SUPPLIED MATERIAL:
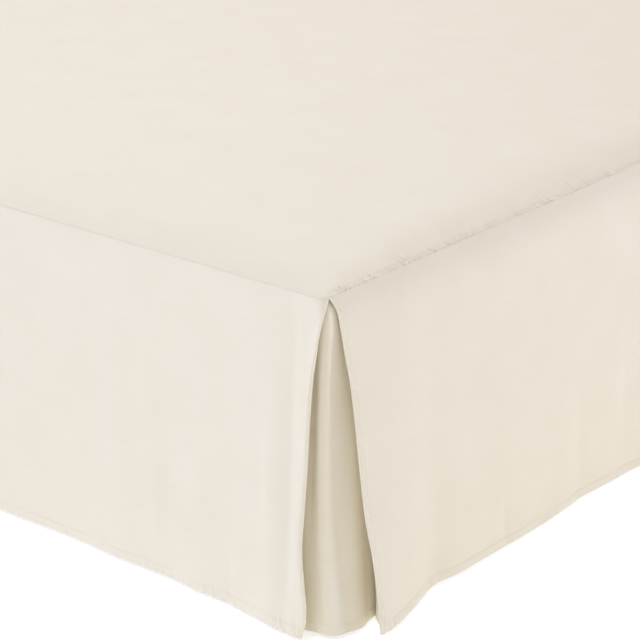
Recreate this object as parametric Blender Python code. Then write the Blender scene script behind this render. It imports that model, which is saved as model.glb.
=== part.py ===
"""Tailored bed skirt on a plain bed base.

A flat deck lies over the top of the base and rolls over its edge. Three straight panels hang from
the seam that runs round that edge: one at the foot and one down each long side. At both foot
corners the panels stop in a folded edge, turn back behind themselves and open as an inverted
pleat, with an insert behind. The head end is open. Metres, +Z up, head towards +Y.
"""
import math
from collections import namedtuple

import bmesh
import bpy
from mathutils import Vector

# Driving dimensions of the bed base, a queen size of 60 by 80 inches
BASE_WIDTH = 1.524
BASE_LENGTH = 2.032
BASE_HEIGHT = 0.229
BASE_CORNER = 0.045
BASE_TOP_ROUND = 0.032
BASE_BOTTOM_ROUND = 0.012

# Driving dimensions of the skirt
DROP = 0.406            # seam to hem, 16 inches
FLOOR_CLEARANCE = 0.006
CLOTH = 0.0015
HEM_CLOTH = 0.0020
HEM_DEPTH = 0.012
ROLL = 0.028            # radius of the cloth where it rolls over the edge of the base
SEAM_ANGLE = math.radians(45)
EDGE_CORNER = 0.018     # plan radius of the cloth at a corner, where it hangs upright
FOLD_RADIUS = 0.0012    # half the space that a panel and its turned back edge take up
PLEAT_DEPTH = 0.088     # how far a panel's turned back edge reaches behind it
GAP = 0.0003
HEAD_SHORT = 0.012      # a side panel ends this far before the seam's corner at the head
SHARPEST = 0.003        # smallest plan radius of the deck where its flat top begins
EASE = 0.0085           # space between the sides of the base and the outside of the cloth

# Driving dimensions of the frame and legs under the base
RAIL_HEIGHT = 0.038
RAIL_WIDTH = 0.040
RAIL_INSET = 0.030
LEG_RADIUS = 0.019
LEG_TOE = 0.016
LEG_SIDES = 16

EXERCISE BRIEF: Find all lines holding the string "behind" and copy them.

SOLUTION TO THIS TASK:
Recreate this object as parametric Blender Python code. Then write the Blender scene script behind this render. It imports that model, which is saved as model.glb.
corners the panels stop in a folded edge, turn back behind themselves and open as an inverted
pleat, with an insert behind. The head end is open. Metres, +Z up, head towards +Y.
PLEAT_DEPTH = 0.088     # how far a panel's turned back edge reaches behind it